Rich nations representing a fraction of the global population have already bought up over half the promised Covid-19 vaccine stocks, a study showed, as US President Donald Trump pledged to begin inoculating Americans within weeks.
Big pharma is racing to produce an effective jab to counter a virus that has now killed more than 935,000 people around the world and infected almost 30 million.
European Union chief Ursula von der Leyen on Wednesday warned against “vaccine nationalism” that she said could put lives at risk by depriving the most vulnerable in poorer nations of immunity.
But a study released by Oxfam showed a group of wealthy countries representing just 13 percent of the world population has already secured the lion’s share of doses.

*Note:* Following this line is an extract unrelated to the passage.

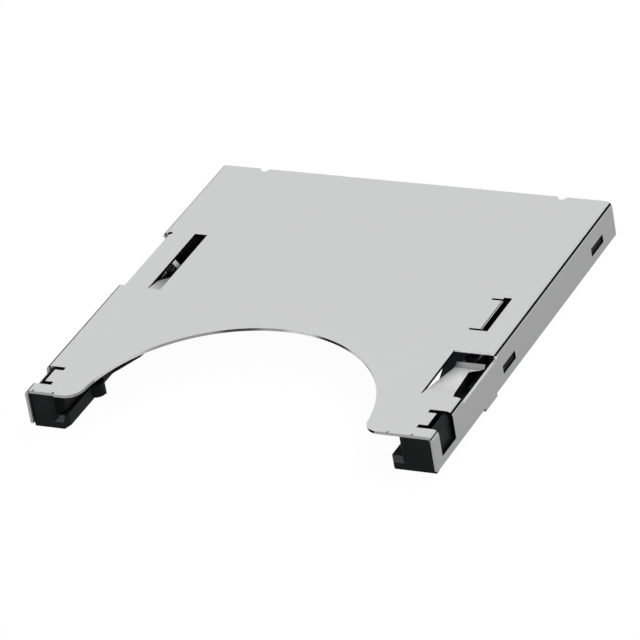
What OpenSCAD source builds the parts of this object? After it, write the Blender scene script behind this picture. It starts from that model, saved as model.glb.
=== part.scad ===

“Access to a life-saving vaccine shouldn’t depend on where you live or how much money you have,” said Robert Silverman of Oxfam America.
“Covid-19 anywhere is Covid-19 everywhere.”
The five leading vaccine candidates currently in late-stage trials will be able to supply 5.9 billion doses, enough to inoculate about three billion people, the Oxfam report said.
Some 51 percent of those jabs have been snapped up by the wealthy world, including the United States, Britain, the European Union, Australia, Hong Kong and Macau, Japan, Switzerland and Israel.
The remaining 2.6 billion have been bought by or promised to developing countries including India, Bangladesh, China, Brazil, Indonesia and Mexico.
Trump on Wednesday said he would begin rolling out a vaccine in America as soon as next month, contradicting doubts expressed by a top health expert in his administration who said a jab was unlikely to be widely available until mid-2021.
“We’re very close to that vaccine as you know… We think we can start sometime in October” or shortly thereafter, Trump said.
Democrats have expressed concern that Trump is pressuring government health regulators and scientists to approve a rushed vaccine in time to help his uphill bid for re-election in early November.
“We’re within weeks of getting it, you know—could be three weeks, four weeks,” the president told a town hall session with voters in Pennsylvania Tuesday.
But in an implicit swipe at Trump’s America First approach to the pandemic, von der Leyen said Europe would support multilateral bodies such as the World Health Organization with its attempts at a more equitable rollout.
“None of us will be safe until all of us are safe -– wherever we live, whatever we have,” she said.
“Vaccine nationalism puts lives at risk. Vaccine cooperation saves them.”
‘Going hard and early’
The global economy has been devastated by the pandemic, with many nations still maintaining restrictions on their populations to contain fresh outbreaks.
New Zealand was added to the list of economic casualties on Thursday when it reported it had plunged into recession for the first time in a decade.
The country posted a record contraction of 12.2 percent for the April-June quarter, which coincided with a strict lockdown from March to May.
The decline follows a 1.6-percent contraction in the first three months of 2020, confirming New Zealand is in recession.
But there was optimism that the stage had been set for a strong recovery.
“Going hard and early means that we can come back faster and stronger,” finance minister Grant Robertson said.
“Economists expect the current September quarter to show a record jump back to growth.”
There were also positive signs in South Africa where authorities announced borders would be reopened to most countries from next month—part of a wider easing of anti-virus curbs as infection figures improve.
Africa’s most industrialised economy closed its frontiers at the start of a strict nationwide lockdown in late March.
The number of new infections has dropped from an average of 12,000 per day in July to fewer than 2,000 in recent days.
President Cyril Ramaphosa said in an address to the nation that international travel would “gradually and cautiously” resume from October 1.